Healthcare Informatics and Analytics

Transforming radiation therapy through "big data" analytics

It should be common for clinics to have the ability to rapidly assemble datasets to address practice quality improvement (PQI), routine clinical translational research (CTR), and other arising questions to aid patients in our clinics today. We enter a wealth of information into electronic health records (EHR) and radiation oncology information systems (ROIS) on a daily basis. It should be the rule rather than the exception, that we seamlessly use this information about past experience to help today’s patients.

To reach that goal we have to overcome technical, cultural, and clinical process barriers. “Data Farming” is a realistic and functional conceptualization for shaping expectations of the type of work and commitment needed to construct reliable databases supporting practice quality improvement and clinical translational research. The objective is to harvest large volumes of data that we could use as raw materials for analyzing health care patterns and outcomes. Like the farmer who considers the implication of every part of the sowing, growing and harvesting process on the yield of high quality grain, we need to examine how best to use the tools available in our electronic systems to increase the volume of actionable data that is readily available. High quality data sources rarely exist independent of our efforts, just waiting to be found, or mined.

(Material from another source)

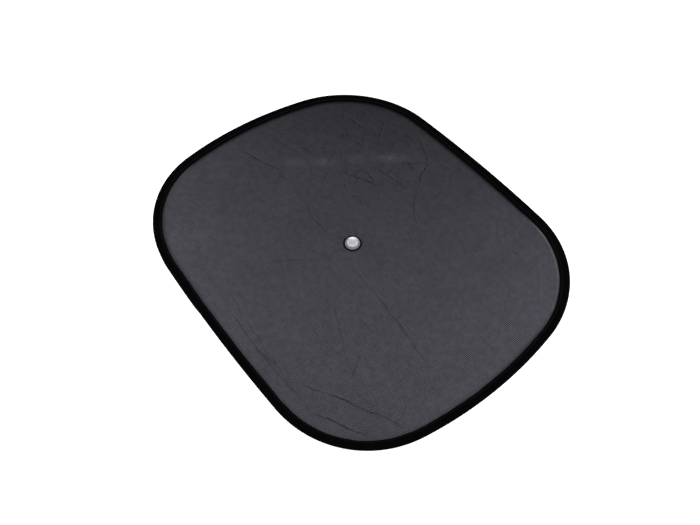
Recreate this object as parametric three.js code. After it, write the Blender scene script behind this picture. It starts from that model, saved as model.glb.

They result from intent and dedication of resources to grow these data sources and curate (weed out) misleading information.

A “Data Farming” conceptualization also helps highlight five “Vs” we have found to be prominent in technology and process discussions of big data in radiation oncology.

  • Variability: Various given data types (e.g. weight, labs, DVH curves) may need to be aggregated and from multiple sources based on criteria such as time range, stake holder group or vendor. Differences in location, access requirements, storage technology, nomenclature, formatting, units, and data quality contribute to complexity of extract, transform and load (ETL) operations.
  • Veracity: Incorrect data values or missing data undermine our ability to draw accurate statistical conclusions about distributions of values and relationships between data elements. Many PQI and CTR efforts focus on data at the outer range or even in the tails of distributions where the “law of averages” cannot wash out errors.
  • Volume: Storage and processing requirements for data elements can drive technology decisions when very large ( e.g. >1 Petabyte). Thresholds for this classification evolve rapidly as technologies progress.
  • Velocity: Data input stream rates can drive technology decisions when very large (e.g. >0.1 Terabyte/sec). Processing speeds for the system of analytics, interface and aggregation tiers drive tractability of incorporating analytics into clinical process flows. Thresholds for this classification evolve rapidly as technologies progress.
  • Value: Implementation of big data solutions have high costs: financial, technical, staffing resource allocation, process change, and political capital. Obtaining needed support depends on addressing cost vs benefit to PQI and clinical translational research efforts.

The vision for efforts required to make routine use of Big Data a part of clinical reality in Radiation Oncology, is similar to the vision for creating a productive farm yielding large volumes of high quality grain. We are both the consumers and the producers of the yield that serves to help us improve patient care. Farming cultures evolved their processes and technologies from sufficient for subsistence to enabling large-scale automation. An analogous evolution in Radiation Oncology data is within reach. It requires a community effort leveraging the skills, insights and data use needs of all clinical and IT staffing groups as well as professional societies.

Collaborative development and adoption of standardizations by multiple institutions, professional organizations, vendors and clinics to increase volume and availability of data sets created as part of routing processes is a vital part of that community effort. Engagement by government as part of these communities is needed to overcome barriers to combining these data sets so that the information learned through treating patients today can be used to improve treatments and health care policies for the patients of tomorrow. At UM we are engaged on all of these fronts to enable harvesting the experience we’ve gained from our past to help the patients in our future.